L’auditoire, exposé dès les premières minutes de l’œuvre à une surcharge sensorielle densifiée et amplifiée, se retrouvait vite engourdi par le bruit, chargé et oppressant, similaire à l’affect in situ. L’entrecroisement des différents rythmes sensoriels dévoilait graduellement la complexité et l’étendue du réseau routier, sans jamais se borner à fournir des repères de temps ou de lieu . La progression de ces nombreux arcs culminait ensuite en une démonstration de la force entropique des paysages visuel et sonore.
À son point le plus fort, l’affect recherché était la dissolution de l’égo par l’harmonisation du flux de la pensée de l’auditoire avec les vibrations et les compositions vidéos volontairement submersives. Avec la même intensité qu’en introduction, ces dernières s’homogénéisaient pour éventuellement générer la résonance entre l’objet et les sujets ; un plongeon en profondeur dans l’affect autoroutier – à la différence d’un enchaînement d’émotions – qui cherchait à exposer le pouvoir subtil des phénomènes qui passent normalement inaperçus, mais qui sont toujours ressentis.
Bien que méditative et apaisante sur le coup, cette catharsis demeure exigeante au niveau sensoriel et nous avions pressenti qu’il était nécessaire de ramener doucement et lentement l’auditoire à la surface pour lui permettre de retrouver son intégrité. Un retour à l’expérience normale de l’échangeur était ainsi entamé par la succession de plans et de sons toujours plus représentatifs de l’expérience commune de l’autoroute qui, cette fois-ci, apparaissaient probablement plus riches de sens à l’auditoire.

Continuation de notre approche
Au quotidien, l’intensité de l’expérience autoroutière, pour laquelle le niveau de bruit compte pour beaucoup, est constamment inhibée afin d’être ignorable, ou au moins tolérable. Mettre terme à cette tension demande en revanche d’en prendre conscience, de l’observer, de reconnaître comment sa présence nous affecte, d’accepter cette réalité, puis de lâcher prise. Bien que peu complexe en principe, ce dernier exercice de pleine conscience demeure peu accessible en contexte urbain aujourd’hui. La fatigue attentionnelle générale, induite entre autres par le flux d’informations sensorielles du milieu et par la sollicitation médiatique omniprésente, freine la considération holistique de nos environnements.
Le projet Les Nouveaux Monuments nous a permis de développer une approche phénoménologique qui explore une perspective écosophique de nos territoires, soit leurs dimensions écologique, sociale et mentale (Guattari 1989). La pleine conscience de nos environnements nous permet de mieux transcender notre anthropocentrisme et de les considérer tels quels dans leur idiosyncrasie et leur influence sur le vivant. En effet, l’intimité avec le lieu que génère une contemplation active révèle notre relation affective préconsciente avec lui, exposant ce que Thierry Davila, inspiré par Marcel Duchamp, nomme l’inframince : « chez Leibniz, la perception comporte une part de non-conscience qui passe par des perceptions si infimes qu’elles ne se manifestent justement pas directement à l’attention, à la conscience » (2010).

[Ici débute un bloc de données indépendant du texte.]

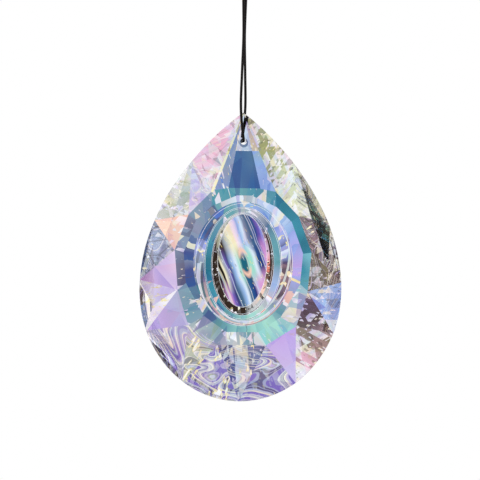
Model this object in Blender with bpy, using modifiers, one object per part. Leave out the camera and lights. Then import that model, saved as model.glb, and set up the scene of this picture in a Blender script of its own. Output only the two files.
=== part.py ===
"""Crystal suncatcher: a pear-shaped drop of cut crystal hanging on a thin black cord.

The origin is the inside of the cord's eye, at its top, where a hook bears. +Z is up and the
drop's front faces -Y. The drop is made the way a cutter grinds it. A pear-shaped blank loses one
flat plane for each facet, an oval lens with a groove round it is turned into the front table, and
the cord hole is drilled near the point.
"""
import math

import bmesh
import bpy
from mathutils import Vector

MM = 0.001

# Pear outline of the drop, with heights measured from its widest level
POINT_RISE = 46.7 * MM
BOTTOM_DROP = 29.3 * MM
HALF_WIDTH = 26.7 * MM
SHOULDER_POWER = 1.85
OUTLINE_QUARTER_STEPS = 26

# The drop's widest level below the hook
WIDEST_LEVEL = -91.0 * MM

# Levels at which facet corners meet the girdle, from the point down one side
GIRDLE_LEVELS = [34.0 * MM, 18.0 * MM, 2.4 * MM, -11.0 * MM, -24.3 * MM]
FRONT_GIRDLE = 1.25 * MM
BACK_GIRDLE = 1.25 * MM

# Front table: the depth of its plane, and the oval that its edge follows
OVAL_LEVEL = 7.0 * MM
TABLE_DEPTH = 7.5 * MM
TABLE_OVAL = (15.3 * MM, 17.8 * MM)
TABLE_RING_TILT = math.radians(9.5)

# Front crown: where its long facets meet the ring round the table, down one side, as (x, height)
CROWN_CORNERS = [
    (4.2 * MM, 26.7 * MM),
    (8.3 * MM, 26.0 * MM),
    (14.5 * MM, 19.6 * MM),
    (18.0 * MM, 10.2 * MM),
    (17.1 * MM, 0.0 * MM),
    (14.2 * MM, -9.2 * MM),
    (6.4 * MM, -14.2 * MM),
]

# Ovals turned into the front table, from the outside in to the groove's floor, as (half width, half
# height, depth), and the lens inside them, whose middle is a little above theirs
LENS_RINGS = [
    (13.2 * MM, 16.4 * MM, 7.6 * MM),
    (12.5 * MM, 15.8 * MM, 7.0 * MM),
    (10.2 * MM, 14.8 * MM, 6.7 * MM),
    (9.9 * MM, 14.5 * MM, 6.2 * MM),
    (8.2 * MM, 13.5 * MM, 5.5 * MM),
    (7.9 * MM, 13.2 * MM, 4.7 * MM),
]
LENS_OVAL = (6.4 * MM, 12.1 * MM)
LENS_LIFT = 0.8 * MM
GROOVE_FLOOR = 4.6 * MM
FLOOR_MARGIN = 0.1 * MM
LENS_FOOT = 4.9 * MM
LENS_TOP = 7.3 * MM
LENS_STEPS = 5
OVAL_SIDES = 48

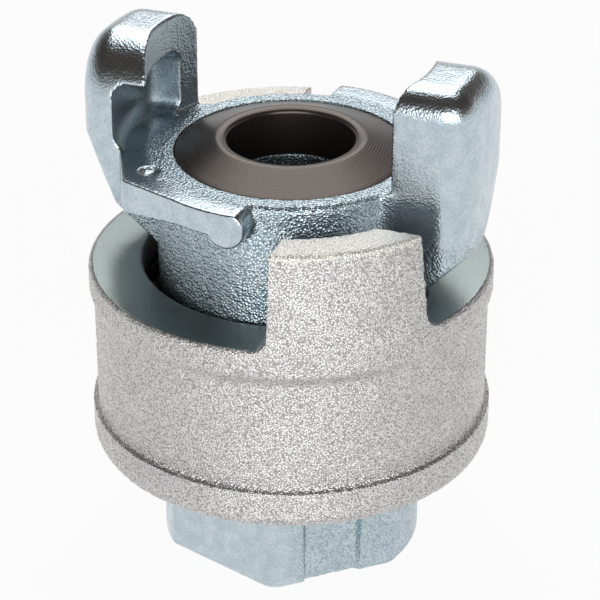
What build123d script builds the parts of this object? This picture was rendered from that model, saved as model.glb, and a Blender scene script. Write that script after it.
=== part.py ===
from build123d import *
import os
from math import hypot

# Claw hose coupling: one half of a quick-acting air hose coupling with a locking sleeve.
# All sizes are millimetres. The axis is Z, the wrench base stands on Z = 0.

# Heights, from the base face up
BASE_H = 18.6             # wrench flats
SLEEVE_RAISE = 0.4        # sleeve's lower edge above the flats, sleeve up
SLEEVE_H = 30.0           # sleeve without its walls
HEAD_H = 18.0             # sleeve's ring to the plate that the seal sits in
WALL_DROP = 2.9           # sleeve's walls stop this far under the plate
SLEEVE_BOTTOM = BASE_H + SLEEVE_RAISE
SLEEVE_TOP = SLEEVE_BOTTOM + SLEEVE_H
PLATE_TOP = SLEEVE_TOP + HEAD_H
WALL_TOP = PLATE_TOP - WALL_DROP
FAR = 60.0                # beyond every surface, for cutting shapes

# Head and barrel of the casting
HEAD_R = 20.6             # edge of the round head between the lugs
HEAD_EDGE = 0.6           # broken edge of the head
HEAD_EDGE_H = 3.4         # straight rim of the head above the flared barrel
HEAD_RISE = 0.7           # head over the barrel inside the sleeve
GUIDE_RISE = 0.3          # where the sleeve's ring rides on the barrel, towards the claws
GUIDE_WIDENING = 2.0      # and further out under the lugs
GUIDE_TURN = 10.0         # degrees from Y to the guide's wide direction
BARREL_R = HEAD_R - HEAD_RISE
GUIDE_R = BARREL_R + GUIDE_RISE
GUIDE_WIDE_R = GUIDE_R + GUIDE_WIDENING
BORE_R = 9.5              # air way through the body

# Wrench base with its pipe thread
BASE_RISE = 0.5           # turned surface over the barrel, between the two pairs of flats
FLAT_DEPTH = 2.6          # flats under the turned surface
BASE_DRAFT = 2.0          # degrees, casting taper of the flats
BASE_CORNER_R = 3.6       # corner between two flats
BASE_EDGE = 0.8
FIRST_FLAT = -48.5        # degrees, direction that the relieved flat faces
FLAT_TURN = 60.0          # degrees between two neighbouring flats
RELIEF_W = 8.4            # cored relief in two opposite flats
RELIEF_DEPTH = 1.4
RELIEF_FLARE = 1.0        # the relief opens outwards by as much
RELIEF_EDGE_R = 0.6
THREAD_MINOR_R = 12.3     # three-quarter inch pipe thread, bored to its minor size
THREAD_DEPTH = 20.0
THREAD_LEAD_IN = 1.3
BASE_R = BARREL_R + BASE_RISE
FLAT_TO_FLAT = 2 * (BASE_R - FLAT_DEPTH)

# Face seal, held by an undercut of the head
HEAD_RIM_W = 3.1          # plate between the seal and the head's edge
SEAL_R = HEAD_R - HEAD_RIM_W
SEAL_BORE_STEP = 0.1      # rubber stands back from the air way
SEAL_LIP = 2.05           # height of the inner lip over the plate
SEAL_SINK = 0.25          # outer edge of the seal under the plate
SEAL_T = 5.4
SEAL_GROOVE_T = 3.2       # undercut that keeps the seal in
SEAL_FLANGE_W = 1.0
SEAL_LIP_W = 1.4          # flat-ish crown of the lip
SEAL_LIP_DROP = 0.7       # rounding of the lip into the bore
SEAL_PLAY = 0.06
SEAL_BORE_R = BORE_R + SEAL_BORE_STEP
SEAL_GROOVE_R = SEAL_R + SEAL_FLANGE_W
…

La contemplation active s’avère un exercice pour mieux reconnaître la composition, l’impact, les richesses et les nuisances d’un environnement. Notre volonté d’encourager cette ouverture à l’ambiance est intimement liée à notre appréciation de la disposition particulière d’écoute de la musique ambiante. Dans le texte accompagnant son album Ambient 1 : Music for Airports, Brian Eno explique que la musique ambiante « doit être capable d’accommoder tous les niveaux d’intérêt sans forcer l’auditeur à écouter ; elle doit être discrète et intéressante », en ce sens où la musique ambiante s’apprécie peu importe le degré d’attention qu’on lui porte. Elle permet de faire un exercice de va-et-vient entre la reconnaissance des stimulis environnants discrets et la continuation de nos activités. Cette valse entre la scrutation du préconscient et le laisser-aller au flot du conscient est un exercice doux et agréable de pleine conscience, lequel peut, après un certain temps et dans certaines conditions, devenir un état presque latent. Le développement de cette habileté permet une compréhension et un contrôle plus efficaces et spontanés sur l’équilibre entre notre égocentrisme et sa dissolution, entre l’influence du monde sur nous et vice-versa.
Il est étonnant qu’on puisse réaliser si soudainement l’influence néfaste que peut avoir un échangeur autoroutier pourtant immense et si près de nous. Bien que le pouvoir sélectif de notre attention ait la capacité de nous protéger des intensités sensorielles de nos environnements, il ne faut pas pour autant s’accommoder de conditions de vie toujours plus difficiles. Avec la densification et la transformation continuelle des milieux urbains et l’urbanisation des milieux ruraux, les niveaux sonores des activités humaines risquent de prendre dans un avenir rapproché une ampleur sans précédent. D’où l’importance de créer et de vivre de telles expériences pour s’exercer à ralentir, et prendre le temps d’éveiller notre conscience du monde, de s’y connecter et d’en protéger la qualité.